Wednesday, 10 October 2018

We are not alone

In our body and on our skin live a lot of bacteria. On each human cell there are ten bacterial cells. This total of bacteria on and in our body is also called microbiome. Most of these are found in the large intestine: the intestinal flora. In an adult, the intestinal flora consists of 1014 (which are 100,000,000,000,000 bacteria). 99% thereof is strictly anaerobic.

These bacteria are useful:
  • The bacteria in the intestine treat indigestible vegetable food residues (fibers). This releases substances that stimulate the intestinal movement. 
  • In addition, the intestinal flora is important for the production of vitamin K. Vitamin K is absorbed into the blood through the intestinal mucosa. Vitamin K plays an important role in blood clotting. 
  • The entire intestinal wall is ‘occupied’ with bacteria. As long as there are enough good bacteria present in the intestinal flora, the bad ones have less chance to develop. 
  • In addition, there are many immune cells in your intestine. Your intestinal flora and your immune cells can affect each other. This interaction has an effect on your defense. For your immune system it is important to have many good bacteria in your intestines. 

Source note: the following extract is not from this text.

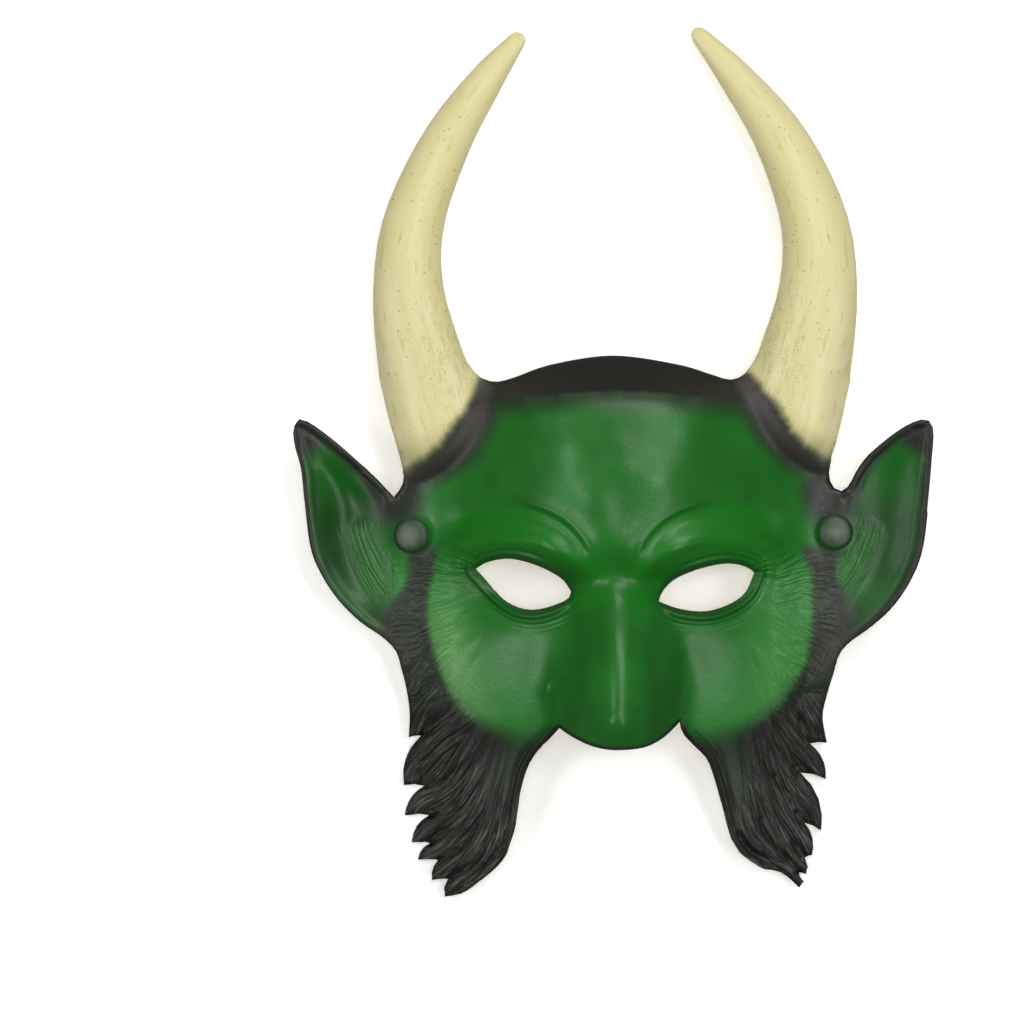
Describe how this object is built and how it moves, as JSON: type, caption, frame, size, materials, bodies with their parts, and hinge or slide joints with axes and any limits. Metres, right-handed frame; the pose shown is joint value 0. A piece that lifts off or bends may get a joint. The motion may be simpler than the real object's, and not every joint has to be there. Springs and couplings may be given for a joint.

Studying our intestinal flora has been very difficult until recently with classical culture and determination techniques. DNA research provided a solution and reading this from the DNA codes becomes faster and cheaper.
Because there are permanent bowel residents that are also easy to determine, like Escherichia coli and Streptococcus faecalis, these are used to detect contamination by feces. These bacteria are well recognizable in the pictures.